All school-age children in China should attend primary and middle schools, unless they are unfit, a new guideline said on Monday.

Issued by the Ministry of Education and nine other departments, the guideline stressed the need to intensify efforts to prevent dropouts in the country's compulsory education system from first to ninth grade.

The number of dropout students in China has nose-dived from 600,000 in early 2019 to 6,781 on June 14, thanks to the nation's poverty alleviation efforts, the guideline said.

There were only 97 students from families registered as impoverished who were not attending primary and middle schools by June, down from 200,000 in early 2019, it said.

The completion rate of nine-year compulsory education is expected to reach 95 percent by the end of 2020, the guideline said, calling for ongoing efforts to make sure children from impoverished families have access to compulsory education.

Local authorities should keep records on all dropouts and make sure all dropouts from impoverished families return to school in the fall, it said.

Education authorities and schools should communicate with parents and students via different means and prevent any new dropouts due to the COVID-19 pandemic, it added.

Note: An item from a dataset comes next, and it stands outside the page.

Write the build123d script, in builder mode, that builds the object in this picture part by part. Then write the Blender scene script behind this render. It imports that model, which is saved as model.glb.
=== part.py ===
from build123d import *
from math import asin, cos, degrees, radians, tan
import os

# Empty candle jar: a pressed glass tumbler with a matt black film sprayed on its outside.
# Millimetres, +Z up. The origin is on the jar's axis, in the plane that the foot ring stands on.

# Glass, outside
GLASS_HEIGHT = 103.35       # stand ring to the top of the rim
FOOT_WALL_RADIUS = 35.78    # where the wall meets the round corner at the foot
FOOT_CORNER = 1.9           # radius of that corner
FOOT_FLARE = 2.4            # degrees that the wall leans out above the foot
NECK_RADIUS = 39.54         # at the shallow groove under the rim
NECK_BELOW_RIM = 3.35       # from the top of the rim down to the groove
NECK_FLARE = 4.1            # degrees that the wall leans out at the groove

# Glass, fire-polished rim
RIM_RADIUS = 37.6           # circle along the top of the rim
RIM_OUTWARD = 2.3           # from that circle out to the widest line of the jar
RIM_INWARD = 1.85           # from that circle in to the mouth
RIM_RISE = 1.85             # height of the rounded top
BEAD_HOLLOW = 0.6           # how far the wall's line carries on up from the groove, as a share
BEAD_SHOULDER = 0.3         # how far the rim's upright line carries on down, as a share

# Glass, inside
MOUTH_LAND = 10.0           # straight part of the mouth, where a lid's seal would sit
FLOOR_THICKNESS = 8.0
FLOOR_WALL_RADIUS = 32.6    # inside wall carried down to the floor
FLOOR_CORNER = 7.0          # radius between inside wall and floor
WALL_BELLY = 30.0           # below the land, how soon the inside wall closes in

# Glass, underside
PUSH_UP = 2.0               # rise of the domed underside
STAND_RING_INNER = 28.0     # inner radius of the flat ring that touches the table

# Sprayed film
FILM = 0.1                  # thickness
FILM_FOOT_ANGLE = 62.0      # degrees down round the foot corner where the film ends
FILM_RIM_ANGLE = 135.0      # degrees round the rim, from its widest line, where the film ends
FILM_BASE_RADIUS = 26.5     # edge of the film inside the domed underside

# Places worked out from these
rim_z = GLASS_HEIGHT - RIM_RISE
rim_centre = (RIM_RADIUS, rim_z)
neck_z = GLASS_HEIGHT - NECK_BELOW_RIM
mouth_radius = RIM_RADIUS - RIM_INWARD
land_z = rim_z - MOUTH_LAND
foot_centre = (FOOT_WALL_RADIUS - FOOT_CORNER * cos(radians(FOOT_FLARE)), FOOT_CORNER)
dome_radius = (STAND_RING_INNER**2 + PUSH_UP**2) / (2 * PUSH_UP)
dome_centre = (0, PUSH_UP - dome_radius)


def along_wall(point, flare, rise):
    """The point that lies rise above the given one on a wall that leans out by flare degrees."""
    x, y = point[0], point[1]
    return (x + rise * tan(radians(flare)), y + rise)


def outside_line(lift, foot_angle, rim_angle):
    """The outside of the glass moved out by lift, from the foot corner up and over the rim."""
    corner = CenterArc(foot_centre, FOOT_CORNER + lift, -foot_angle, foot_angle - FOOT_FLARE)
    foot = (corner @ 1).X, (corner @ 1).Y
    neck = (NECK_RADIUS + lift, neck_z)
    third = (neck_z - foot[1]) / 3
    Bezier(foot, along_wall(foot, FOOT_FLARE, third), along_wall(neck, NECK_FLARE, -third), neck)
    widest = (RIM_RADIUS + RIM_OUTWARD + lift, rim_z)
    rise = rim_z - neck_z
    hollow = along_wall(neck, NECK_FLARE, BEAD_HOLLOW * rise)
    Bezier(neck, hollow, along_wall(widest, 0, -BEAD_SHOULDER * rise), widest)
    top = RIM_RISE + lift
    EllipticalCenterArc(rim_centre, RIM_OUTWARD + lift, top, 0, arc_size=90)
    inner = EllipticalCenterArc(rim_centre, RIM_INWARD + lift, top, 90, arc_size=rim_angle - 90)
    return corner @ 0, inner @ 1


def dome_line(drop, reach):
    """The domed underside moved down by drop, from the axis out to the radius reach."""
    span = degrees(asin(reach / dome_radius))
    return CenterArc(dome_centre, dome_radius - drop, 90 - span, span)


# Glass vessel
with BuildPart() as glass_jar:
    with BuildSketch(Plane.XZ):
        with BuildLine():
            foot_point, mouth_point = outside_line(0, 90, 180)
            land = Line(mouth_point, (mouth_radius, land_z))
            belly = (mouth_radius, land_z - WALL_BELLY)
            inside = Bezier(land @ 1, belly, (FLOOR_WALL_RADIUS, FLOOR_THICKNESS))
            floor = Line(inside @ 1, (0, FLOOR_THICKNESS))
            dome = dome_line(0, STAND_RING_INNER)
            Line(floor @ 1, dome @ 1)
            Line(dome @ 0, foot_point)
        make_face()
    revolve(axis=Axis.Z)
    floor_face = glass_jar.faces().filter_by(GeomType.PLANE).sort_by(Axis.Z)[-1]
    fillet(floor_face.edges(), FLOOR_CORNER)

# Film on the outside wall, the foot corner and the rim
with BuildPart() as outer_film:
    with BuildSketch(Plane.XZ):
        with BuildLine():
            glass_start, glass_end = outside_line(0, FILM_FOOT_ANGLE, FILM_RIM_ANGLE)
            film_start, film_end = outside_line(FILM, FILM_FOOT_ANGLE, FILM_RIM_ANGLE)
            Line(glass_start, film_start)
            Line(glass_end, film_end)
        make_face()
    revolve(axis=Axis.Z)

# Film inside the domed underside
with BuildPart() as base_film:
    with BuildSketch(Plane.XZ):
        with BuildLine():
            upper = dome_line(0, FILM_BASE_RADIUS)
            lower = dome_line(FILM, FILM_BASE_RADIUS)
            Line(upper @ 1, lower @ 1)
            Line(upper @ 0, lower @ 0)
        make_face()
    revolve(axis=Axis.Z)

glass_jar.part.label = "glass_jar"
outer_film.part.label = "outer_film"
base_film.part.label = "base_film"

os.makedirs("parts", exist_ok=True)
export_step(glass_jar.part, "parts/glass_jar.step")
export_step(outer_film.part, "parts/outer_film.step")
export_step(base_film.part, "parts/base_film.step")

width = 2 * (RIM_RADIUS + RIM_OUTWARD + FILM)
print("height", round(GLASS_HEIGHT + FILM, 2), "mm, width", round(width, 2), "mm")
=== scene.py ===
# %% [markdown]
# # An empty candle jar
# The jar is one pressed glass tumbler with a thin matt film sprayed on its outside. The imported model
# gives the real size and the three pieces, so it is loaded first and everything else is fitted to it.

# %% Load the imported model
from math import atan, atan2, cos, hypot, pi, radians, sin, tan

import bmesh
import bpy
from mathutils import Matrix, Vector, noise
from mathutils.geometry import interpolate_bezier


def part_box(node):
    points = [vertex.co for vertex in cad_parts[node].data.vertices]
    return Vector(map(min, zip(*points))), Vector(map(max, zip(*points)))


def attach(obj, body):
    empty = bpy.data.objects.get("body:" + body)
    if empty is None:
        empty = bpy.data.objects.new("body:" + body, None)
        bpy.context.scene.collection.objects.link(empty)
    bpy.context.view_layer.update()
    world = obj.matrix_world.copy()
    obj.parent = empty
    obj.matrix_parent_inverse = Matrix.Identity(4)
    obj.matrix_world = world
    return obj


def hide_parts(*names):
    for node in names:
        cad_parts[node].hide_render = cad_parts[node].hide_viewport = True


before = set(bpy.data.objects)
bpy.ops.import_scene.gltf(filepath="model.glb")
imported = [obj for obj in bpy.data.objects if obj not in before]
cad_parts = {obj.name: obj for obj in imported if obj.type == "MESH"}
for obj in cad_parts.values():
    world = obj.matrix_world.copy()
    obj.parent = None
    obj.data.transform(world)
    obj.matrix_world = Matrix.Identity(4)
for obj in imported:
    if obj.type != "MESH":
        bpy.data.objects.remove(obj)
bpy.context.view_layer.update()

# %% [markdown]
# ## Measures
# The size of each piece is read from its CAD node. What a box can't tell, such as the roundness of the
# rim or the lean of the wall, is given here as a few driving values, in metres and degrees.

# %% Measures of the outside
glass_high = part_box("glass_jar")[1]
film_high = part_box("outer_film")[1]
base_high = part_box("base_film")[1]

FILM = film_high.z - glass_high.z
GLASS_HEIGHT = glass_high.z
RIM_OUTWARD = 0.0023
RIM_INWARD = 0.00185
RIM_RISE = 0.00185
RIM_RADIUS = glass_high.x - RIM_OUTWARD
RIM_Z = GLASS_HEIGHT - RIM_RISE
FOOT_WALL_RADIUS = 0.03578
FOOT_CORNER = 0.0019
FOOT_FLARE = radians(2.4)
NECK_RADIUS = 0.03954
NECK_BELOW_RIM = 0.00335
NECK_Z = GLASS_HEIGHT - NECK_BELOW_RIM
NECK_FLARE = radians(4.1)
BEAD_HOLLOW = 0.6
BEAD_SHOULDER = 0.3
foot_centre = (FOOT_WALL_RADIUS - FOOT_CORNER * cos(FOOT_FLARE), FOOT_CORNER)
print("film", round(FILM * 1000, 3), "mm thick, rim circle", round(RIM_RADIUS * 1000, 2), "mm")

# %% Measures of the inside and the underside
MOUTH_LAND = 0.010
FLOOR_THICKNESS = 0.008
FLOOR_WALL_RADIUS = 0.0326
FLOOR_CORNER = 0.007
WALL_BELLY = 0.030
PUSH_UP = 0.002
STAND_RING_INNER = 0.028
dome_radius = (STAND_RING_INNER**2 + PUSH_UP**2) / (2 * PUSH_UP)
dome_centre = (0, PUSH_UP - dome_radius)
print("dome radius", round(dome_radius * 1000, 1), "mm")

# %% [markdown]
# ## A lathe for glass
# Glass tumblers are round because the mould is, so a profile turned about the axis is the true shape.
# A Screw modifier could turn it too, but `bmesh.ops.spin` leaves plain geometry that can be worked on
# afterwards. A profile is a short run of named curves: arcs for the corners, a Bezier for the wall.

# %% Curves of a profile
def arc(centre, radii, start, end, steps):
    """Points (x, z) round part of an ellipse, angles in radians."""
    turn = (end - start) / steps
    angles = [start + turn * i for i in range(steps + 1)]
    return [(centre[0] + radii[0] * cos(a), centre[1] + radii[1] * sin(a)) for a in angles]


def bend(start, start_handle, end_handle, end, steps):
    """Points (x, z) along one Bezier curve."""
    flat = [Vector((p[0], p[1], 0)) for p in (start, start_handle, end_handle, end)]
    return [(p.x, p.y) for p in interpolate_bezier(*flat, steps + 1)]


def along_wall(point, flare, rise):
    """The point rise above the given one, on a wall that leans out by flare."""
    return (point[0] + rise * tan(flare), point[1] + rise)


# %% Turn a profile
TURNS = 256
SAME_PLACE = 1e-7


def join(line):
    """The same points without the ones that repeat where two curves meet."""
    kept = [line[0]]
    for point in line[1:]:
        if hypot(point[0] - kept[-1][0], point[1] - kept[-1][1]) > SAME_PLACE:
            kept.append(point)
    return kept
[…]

Education, public security, human resources and social security authorities should share information about any students who start working before age 16, and authorities should punish employers that hire those students, the guideline said.

It also put forward measures to prevent dropouts due to early marriage, early childbearing and religious beliefs.

Authorities should use various means, including persuasion, financial aid and even administrative and legal punishment of parents to encourage dropout students to return to school and prevent new dropouts, it added.

Although China passed the Compulsory Education Law in 1986, many students were unable to complete the nine-year compulsory education as they couldn't afford to pay school fees.

The revised Compulsory Education Law in 2006 stipulated that all students in the compulsory education system from primary school to middle school were exempted from tuition fees and provided with free textbooks.

Xiong Bingqi, deputy director of the 21st Century Education Research Institute, said making sure all school-age children can go to school is consistent with the government's efforts to lift all people out of poverty by the end of 2020.

"However, as rural students are still disadvantaged in terms of having good education resources and teachers, it is harder for them to go to good universities and change their lives, prompting many students to find work or start a family at an early age," he said.

The government should continue to increase investment in rural education, as access to good education is one of the most fundamental means to get rid of poverty, he said.